C’est le dernier jeu à la mode : critiquer et, mieux encore, moquer tout choix de nos dirigeants actuels, sans jamais les analyser. Et comme plus rien ne va bien et simplement de nos jours, tout ce qui est proposé, significatif ou minuscule, est immédiatement dénoncé par les médias, puis par les sondages, puis par les opposants, puis par les Françaises, puis par les Français. Le CNR, Conseil National de la Refondation, n’échappe pas à cette moulinette. Il est raillé pour son sigle, excessif ou profanateur, condamné à l’impuissance par les absences de certains invités, dénigré par le flou de son programme et de son organisation. C’est même « un machin » nous dit le Président Hollande, qui s’y connaît.
Le plein emploi et la croissance, l’école, la santé, le « bien vieillir » et la transition écologique : ces « problèmes » que ce CNR va étudier ne peuvent être résolus miraculeusement. Il faut les faire mûrir, en les éclairant sous divers angles. Il s’agit d’avancer de manière plus souple que dans les postures officielles que chacun doit prendre, sous les projecteurs, dans notre société du spectacle. Bien sûr, on pourra traduire « plein-emploi et croissance » en : « plus ou moins d’allocations chômage », ou en « âge de la retraite plus ou moins reculé ». Mais il n’est pas sûr que ces traductions augurent bien de discussions s’inscrivant dans le long terme, menées entre des politiques plus soucieux de leur prochaine élection que des prochaines générations. Évidemment, les critiques feront la liste des erreurs de prévision passées des experts et des leaders, politiques et privés. Mais, prévoir c’est accepter de se tromper, surtout dans ce monde imprévisible, c’est écouter et discuter, pour se préparer à corriger. Plus encore, dans ce monde violent, il faut réunir les points de vue et faire tomber les silos de responsabilités et d’intérêts, pour unifier autant que possible.
Plus que jamais aujourd’hui, les différences deviennent oppositions, oubliant qu’il faudra bien un jour aligner les « solutions partielles » qu’envisage chacun avec les questions écologiques et les tensions géopolitiques, plus les menaces qui pèsent sur l’Europe, pour s’en sortir. Voilà qui promet, sinon on traduira encore « école » en effectifs et salaires de fonctionnaires, sans parler de genre et de race ! Ou alors « santé » débouchera sur les déserts médicaux et « bien vieillir » sur euthanasie ! Il est impossible de prévoir le pire, ce qui ne sert à rien d’ailleurs, mais la tendance est toujours de retenir des hypothèses assez favorables, sous prétexte d’optimisme. Le courage est ailleurs.
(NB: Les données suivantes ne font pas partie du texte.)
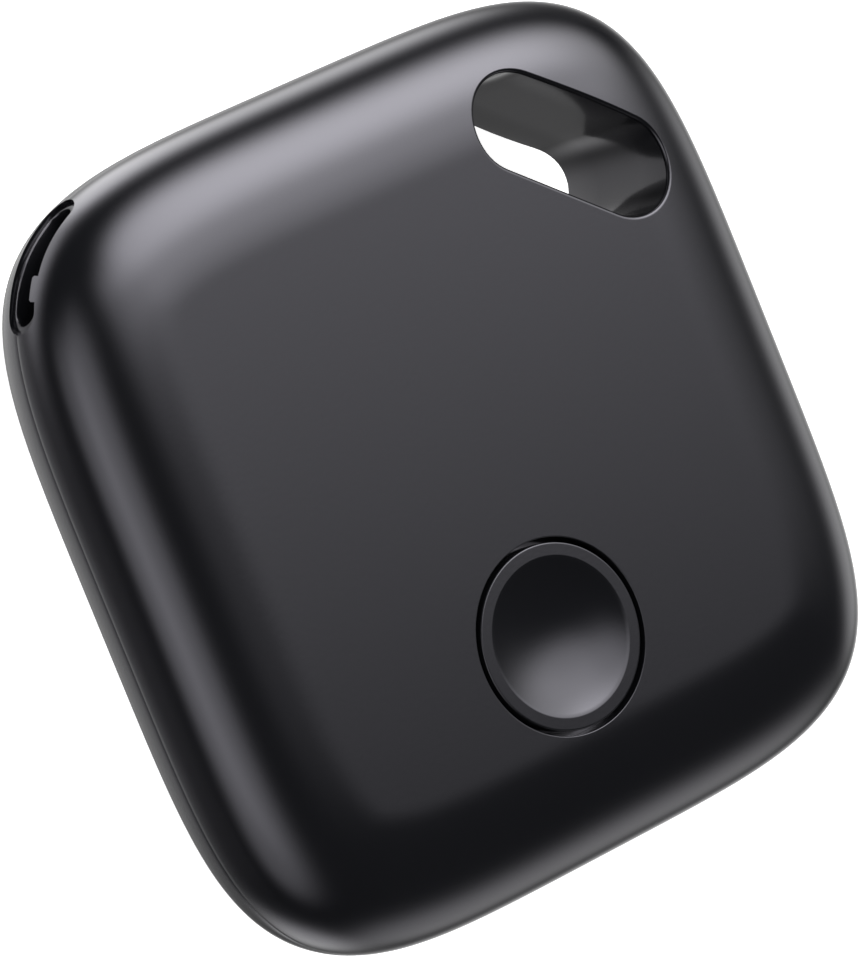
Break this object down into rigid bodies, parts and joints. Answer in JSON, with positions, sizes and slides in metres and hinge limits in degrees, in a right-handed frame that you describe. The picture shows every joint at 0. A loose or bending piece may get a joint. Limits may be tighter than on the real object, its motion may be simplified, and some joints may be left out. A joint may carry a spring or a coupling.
{
  "type": "tracker tag",
  "caption": "Small pillow-shaped square tracker tag with a key slot through one corner, a round push button and a replaceable coin cell.",
  "frame": {"origin": "centre of the case's square outline, on the flat of the back face that the tag rests on", "axes": "+Z out of the front face with the button; +Y towards the edge opposite the button; +X to the right seen from the front, so the key slot is in the +X +Y corner"},
  "size_m": [0.039, 0.039, 0.0096],
  "materials": {
    "case_plastic": "satin, fine moulded texture",
    "button_plastic": "satin",
    "switch_plastic": "matte",
    "gasket_rubber": "matte",
    "foam": "matte, fine cells",
    "silicone": "satin, cloudy",
    "adhesive": "matte",
    "board_laminate": "solder mask, satin gloss",
    "screw_steel": "satin",
    "spring_steel": "satin",
    "chip_epoxy": "matte",
    "crystal_metal": "satin",
    "ceramic_white": "matte",
    "capacitor_ceramic": "matte",
    "resistor_ceramic": "satin",
    "inductor_ceramic": "matte",
    "piezo_brass": "brushed",
    "contact_gold": "plated",
    "holder_plastic": "satin",
    "cell_steel": "satin",
    "cell_seal_plastic": "satin"
  },
  "bodies": {
    "cover": {"back_cover": "case_plastic", "cover_gasket": "gasket_rubber", "cell_pad": "foam"},
    "housing": {"front_cover": "case_plastic", "circuit_board": "board_laminate", "board_screws": "screw_steel", "switch_base": "switch_plastic", "switch_plate": "spring_steel", "radio_chip": "chip_epoxy", "main_crystal": "crystal_metal", "clock_crystal": "crystal_metal", "chip_antenna": "ceramic_white", "capacitors": "capacitor_ceramic", "resistors": "resistor_ceramic", "rf_inductors": "inductor_ceramic", "membrane_ring": "adhesive", "button_membrane": "silicone", "piezo_foam_ring": "foam", "piezo_plate": "piezo_brass", "piezo_ceramic": "ceramic_white", "piezo_contacts": "contact_gold", "cell_holder": "holder_plastic", "negative_contact": "spring_steel", "positive_contact": "spring_steel"},
    "button": {"button_cap": "button_plastic", "switch_plunger": "switch_plastic"},
    "battery": {"cell_can": "cell_steel", "cell_cap": "cell_steel", "cell_seal": "cell_seal_plastic"}
  },
  "joints": [
    {"name": "housing_lift", "type": "slide", "parent": "cover", "child": "housing", "axis": [0, 0, 1], "range_m": [0, 0.024]},
    {"name": "button_press", "type": "slide", "parent": "housing", "child": "button", "axis": [0, 0, -1], "range_m": [0, 0.0003], "stiffness_N_per_m": 200, "deforming": ["button_membrane"]},
    {"name": "battery_out", "type": "slide", "parent": "housing", "child": "battery", "axis": [0, 0, -1], "range_m": [0, 0.012]}
  ],
  "couplings": [
    {"joint": "battery_out", "follows": "housing_lift", "ratio": 0.5}
  ]
}
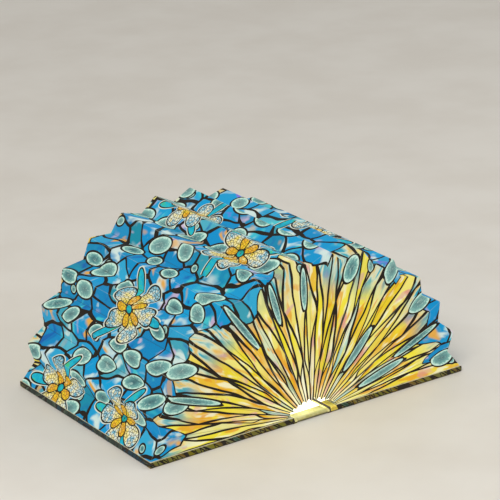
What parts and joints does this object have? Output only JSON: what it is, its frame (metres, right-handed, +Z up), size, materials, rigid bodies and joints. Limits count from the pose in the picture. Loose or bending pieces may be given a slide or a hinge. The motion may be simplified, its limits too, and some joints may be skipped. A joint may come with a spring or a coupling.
{
  "type": "folding book lamp",
  "caption": "Book-shaped lamp lying open flat, its covers joined by a pleated translucent shade that fans up over a lit core along the spine.",
  "frame": {"origin": "middle of the spine's underside, on the table, with the lamp open flat", "axes": "+X across both covers towards the right one, +Y along the spine towards the charging socket, +Z up from the table"},
  "size_m": [0.337, 0.215, 0.1502],
  "materials": {
    "printed_wrap": "satin laminated print of leaded-glass cells in gold and blue",
    "greyboard": "raw greyboard, hidden under the wrap",
    "lining": "matt cream lining paper",
    "shade": "translucent water-resistant sheet with a satin leaded-glass print, lit from inside",
    "diffuser": "opal diffusing plastic, lit",
    "channel": "satin anodised extrusion",
    "foam_tape": "matt white foam",
    "light_strip": "white solder mask",
    "light_chips": "phosphor-filled silicone in white cups, lit",
    "battery": "crinkled foil pouch",
    "leads": "silicone insulation",
    "circuit": "green solder mask",
    "socket_steel": "plated steel shell",
    "chip_black": "black moulded package",
    "magnet": "nickel plated"
  },
  "bodies": {
    "spine": {"spine_wrap": "printed_wrap", "spine_board": "greyboard", "spine_lining": "lining", "core_tape": "foam_tape", "core_channel": "channel", "diffuser": "diffuser", "end_cap_front": "diffuser", "end_cap_back": "diffuser", "light_strip_left": "light_strip", "light_strip_right": "light_strip", "light_chips_left": "light_chips", "light_chips_right": "light_chips", "battery": "battery", "battery_leads": "leads", "circuit_board": "circuit", "charge_socket": "socket_steel", "hall_switch": "chip_black"},
    "left_cover": {"cover_left_wrap": "printed_wrap", "cover_left_board": "greyboard", "cover_left_lining": "lining", "switch_magnet": "magnet", "foot_pleat_left": "shade"},
    "right_cover": {"cover_right_wrap": "printed_wrap", "cover_right_board": "greyboard", "cover_right_lining": "lining", "foot_pleat_right": "shade"},
    "leaf_1": {"pleat_1": "shade"},
    "leaf_2": {"pleat_2": "shade"},
    "leaf_3": {"pleat_3": "shade"},
    "leaf_4": {"pleat_4": "shade"},
    "leaf_5": {"pleat_5": "shade"},
    "leaf_6": {"pleat_6": "shade"},
    "leaf_7": {"pleat_7": "shade"},
    "leaf_8": {"pleat_8": "shade"},
    "leaf_9": {"pleat_9": "shade"},
    "leaf_10": {"pleat_10": "shade"},
    "leaf_11": {"pleat_11": "shade"},
    "leaf_12": {"pleat_12": "shade"}
  },
  "joints": [
    {"name": "left_cover_hinge", "type": "hinge", "parent": "spine", "child": "left_cover", "pos_m": [-0.0165, 0, 0.0003], "axis": [0, 1, 0], "range_deg": [0, 90], "deforming": ["foot_pleat_left"]},
    {"name": "right_cover_hinge", "type": "hinge", "parent": "spine", "child": "right_cover", "pos_m": [0.0165, 0, 0.0003], "axis": [0, 1, 0], "range_deg": [-90, 0], "deforming": ["foot_pleat_right"]},
    {"name": "leaf_1_hinge", "type": "hinge", "parent": "spine", "child": "leaf_1", "pos_m": [-0.01396, 0, 0.0003], "axis": [0, 1, 0], "range_deg": [0, 76.15], "deforming": ["pleat_1"]},
    {"name": "leaf_2_hinge", "type": "hinge", "parent": "spine", "child": "leaf_2", "pos_m": [-0.01142, 0, 0.0003], "axis": [0, 1, 0], "range_deg": [0, 62.31], "deforming": ["pleat_2"]},
    {"name": "leaf_3_hinge", "type": "hinge", "parent": "spine", "child": "leaf_3", "pos_m": [-0.00888, 0, 0.0003], "axis": [0, 1, 0], "range_deg": [0, 48.46], "deforming": ["pleat_3"]},
    {"name": "leaf_4_hinge", "type": "hinge", "parent": "spine", "child": "leaf_4", "pos_m": [-0.00635, 0, 0.0003], "axis": [0, 1, 0], "range_deg": [0, 34.62], "deforming": ["pleat_4"]},
    {"name": "leaf_5_hinge", "type": "hinge", "parent": "spine", "child": "leaf_5", "pos_m": [-0.00381, 0, 0.0003], "axis": [0, 1, 0], "range_deg": [0, 20.77], "deforming": ["pleat_5"]},
    {"name": "leaf_6_hinge", "type": "hinge", "parent": "spine", "child": "leaf_6", "pos_m": [-0.00127, 0, 0.0003], "axis": [0, 1, 0], "range_deg": [0, 6.92], "deforming": ["pleat_6"]},
    {"name": "leaf_7_hinge", "type": "hinge", "parent": "spine", "child": "leaf_7", "pos_m": [0.00127, 0, 0.0003], "axis": [0, 1, 0], "range_deg": [-6.92, 0], "deforming": ["pleat_7"]},
    {"name": "leaf_8_hinge", "type": "hinge", "parent": "spine", "child": "leaf_8", "pos_m": [0.00381, 0, 0.0003], "axis": [0, 1, 0], "range_deg": [-20.77, 0], "deforming": ["pleat_8"]},
    {"name": "leaf_9_hinge", "type": "hinge", "parent": "spine", "child": "leaf_9", "pos_m": [0.00635, 0, 0.0003], "axis": [0, 1, 0], "range_deg": [-34.62, 0], "deforming": ["pleat_9"]},
    {"name": "leaf_10_hinge", "type": "hinge", "parent": "spine", "child": "leaf_10", "pos_m": [0.00888, 0, 0.0003], "axis": [0, 1, 0], "range_deg": [-48.46, 0], "deforming": ["pleat_10"]},
    {"name": "leaf_11_hinge", "type": "hinge", "parent": "spine", "child": "leaf_11", "pos_m": [0.01142, 0, 0.0003], "axis": [0, 1, 0], "range_deg": [-62.31, 0], "deforming": ["pleat_11"]},
    {"name": "leaf_12_hinge", "type": "hinge", "parent": "spine", "child": "leaf_12", "pos_m": [0.01396, 0, 0.0003], "axis": [0, 1, 0], "range_deg": [-76.15, 0], "deforming": ["pleat_12"]}
  ],
  "couplings": [
    {"joint": "right_cover_hinge", "follows": "left_cover_hinge", "ratio": -1},
    {"joint": "leaf_1_hinge", "follows": "left_cover_hinge", "ratio": 0.84615},
    {"joint": "leaf_2_hinge", "follows": "left_cover_hinge", "ratio": 0.69231},
    {"joint": "leaf_3_hinge", "follows": "left_cover_hinge", "ratio": 0.53846},
    {"joint": "leaf_4_hinge", "follows": "left_cover_hinge", "ratio": 0.38462},
    {"joint": "leaf_5_hinge", "follows": "left_cover_hinge", "ratio": 0.23077},
    {"joint": "leaf_6_hinge", "follows": "left_cover_hinge", "ratio": 0.076923},
    {"joint": "leaf_7_hinge", "follows": "left_cover_hinge", "ratio": -0.076923},
    {"joint": "leaf_8_hinge", "follows": "left_cover_hinge", "ratio": -0.23077},
    {"joint": "leaf_9_hinge", "follows": "left_cover_hinge", "ratio": -0.38462},
    {"joint": "leaf_10_hinge", "follows": "left_cover_hinge", "ratio": -0.53846},
    {"joint": "leaf_11_hinge", "follows": "left_cover_hinge", "ratio": -0.69231},
    {"joint": "leaf_12_hinge", "follows": "left_cover_hinge", "ratio": -0.84615}
  ]
}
Le cas de la retraite est exemplaire de ce biais. Le rapport de juin du Conseil d’Orientation des Retraites (COR) était rassurant : « malgré le contexte de la crise sanitaire et le vieillissement progressif de la population française, les évolutions de la part des dépenses de retraite dans le PIB resteraient sur une trajectoire maîtrisée à l’horizon de la projection, c’est-à-dire 2070 ». Et ceci s’expliquait, benoîtement, parce que « la pension continuerait de croître en euros constants, mais moins vite que les revenus, du fait des mécanismes d’indexation du système de retraite sur les prix ». Avec évidence ceci n’a pas été lu, sachant qu’on n’imagine mal, sans réaction des syndicats, cette paupérisation. Pas bien lue non plus, la note des experts du Haut conseil des finances publiques qui chiffre autour de 1% la croissance potentielle française à moyen terme, avec la possibilité de passer à 1,2% grâce à des réformes, notamment des retraites. Mais elle alimente le dernier rapport du COR, qui annonce 25 années de déficit !
Et voilà la démographie, l’agriculture, l’industrialisation, le commerce extérieur, la dette covid, et toutes nos dépendances et fragilités : il y a de quoi débattre pour trouver des idées qui sortent des divers sentiers politiques battus… à plate couture. Nous avons besoin du courage des solutions simples, car ce sont en fait les plus exigeantes : formation permanente de qualité pour la croissance et l’emploi, ce qui réduit les inégalités et la sous-qualification, acceptation des nuisances et des contraintes qu’amènent les nouvelles énergies, car faute de pétrole et de gaz, il n’y a pas de croissance sans électricité, etc.
Enterrer le CNR pour affaiblir Macron est plus dangereux que facile. La démocratie, c’est toujours le compromis sans la compromission : par le CNR, ou autre.